Pas de restaurants à Paris ?
[Rires]. En ce moment non. Mais j’ai de très bons souvenirs, il y a quelques années, de repas chez Pierre Gagnaire, à L’Astrance [le restaurant trois étoiles de Pascal Barbot, NDLR] ou à L’Arpège d’Alain Passard.
À l’inverse, est-ce qu’il y a des restaurants, où vous n’êtes encore jamais allé mais que vous aimeriez essayer ?
Ah oui ! Chez Fäviken, le restaurant de Magnus Nilsson dans le nord de la Suède. J’ai très envie d’y aller. Ça a l’air vraiment incroyable.
Est-ce que vous côtoyez vos confrères chefs japonais à Paris ?
On est amis et concurrents. Mais cela n’empêche pas une solidarité entre nous. Si on a un problème, on fait en sorte de s’aider.
AUJOURD’HUI
Quelles ambitions avez-vous pour Pages maintenant que vous avez obtenu une première étoile ?

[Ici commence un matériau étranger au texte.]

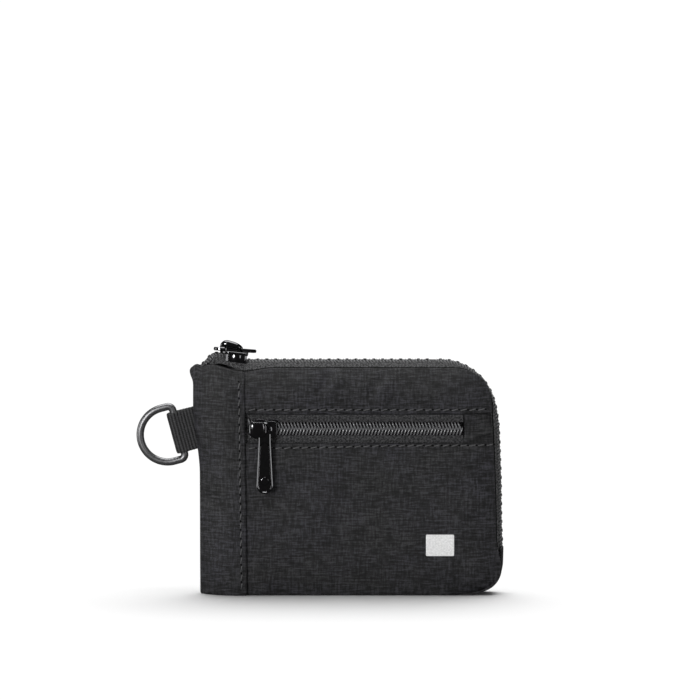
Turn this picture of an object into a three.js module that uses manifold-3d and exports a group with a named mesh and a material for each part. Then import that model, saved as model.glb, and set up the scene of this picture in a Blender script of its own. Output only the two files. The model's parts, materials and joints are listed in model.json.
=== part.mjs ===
// A small zippered fabric pouch, built the way a sewn one is: outer panels, zip tapes, coils,
// sliders, pulls, linings, a webbing loop and a D-ring, each as its own closed solid.
// Millimetres, +Z up, -Y towards the front. The origin is the middle of the flat base.
import * as THREE from "three";
import { mergeVertices } from "three/addons/utils/BufferGeometryUtils.js";
import Module from "manifold-3d";

// ---- Driving dimensions ----
const HALF_WIDTH = 60.2; // base centre to the right edge, at the bottom
const HEIGHT = 94; // base to the ridge of the main zip
const HALF_DEPTH = 8; // the flat middle of a panel, from the centre plane
const FABRIC = 0.8; // outer fabric with its backing
const LINING = 0.3;
const GAP = 0.3; // left between pieces that touch

// Outline of the body in the XZ plane
const RIDGE_RADIUS = 22.5; // the main zip's turn at the top right
const RIDGE_RIGHT = 58; // the right end of that turn
const FOOT_WIDE = 20; // the bottom right corner is a quarter superellipse
const FOOT_HIGH = 17;
const FOOT_POWER = 2.5;
const PANEL_TOP = 90.6;
const PANEL_RADIUS = 15; // the panels' own top right corner
const PANEL_INSET = 2.6; // panel edge to the zip's ridge, on the right side
const GUSSET_INSET = 1.2; // panel edge to the gusset's outer face

// Front face layout
const SPINE_SEAM = -42; // the folded edge of the spine strip
const SPINE_OVERLAP = 4; // the panels run this far under the strip
const SLOT_LOW = 60.9;
const SLOT_HIGH = 72.9;
const SLOT_MIDDLE = (SLOT_LOW + SLOT_HIGH) / 2;
const ZIP_END = 44.4; // the fabric tab covers the pocket zip from here
const TAPE = 0.5;

// Zips
const COIL_HIGH = 1.8; // one row of teeth, across the zip
const ROW_GAP = 0.5; // half of the gap between two rows
const MAIN_GAP = 0.55;
const MAIN_ROW_LEFT = -56;
const MAIN_ROW_RIGHT = 33.8;
const GUSSET_TOP = 19.2; // the side stretch of the main zip ends here
const POCKET_COIL_FRONT = -(HALF_DEPTH + 0.35);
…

Aller chercher une seconde étoile ! Il faut y penser dès maintenant, c’est impératif pour continuer à faire des progrès et s’améliorer sans cesse. Ma cuisine doit évoluer, elle doit être de plus en plus aboutie.
Est-ce que vous avez envie, à terme, de retourner au Japon ?
J’avais un projet en cours à Kumamoto au Japon mais avec le tremblement de terre récent, cela est annulé pour le moment. En revanche, j’aimerais faire en sorte de mieux valoriser le métier de cuisinier au Japon. Au Japon, le chef au Japon n’est pas respecté comme il peut l’être en France, où M. Ducasse est connu de tout le monde par exemple. C’est dommage.
Mais ma maison est à Paris quoi qu’il arrive. Je ne repartirai pas au Japon !
Le mot de la fin ?
Il y a une « mode » autour des chefs japonais à Paris mais ce n’est pas ce qui compte. Je travaille ici comme un chef français et je m’inscris dans l’histoire de la cuisine française, en essayant d’apporter modestement ma pierre à l’édifice. C’est très important pour moi de ne pas être perçu uniquement comme un chef japonais.
LES BONNES ADRESSES POUR MANGER JAPONAIS À PARIS
Pour conclure cet entretien, quelles adresses recommandez-vous à nos lecteurs pour manger japonais à Paris ?
OKUDA [7 rue de la Trémoille, Paris 8, NDLR] pour les sushis.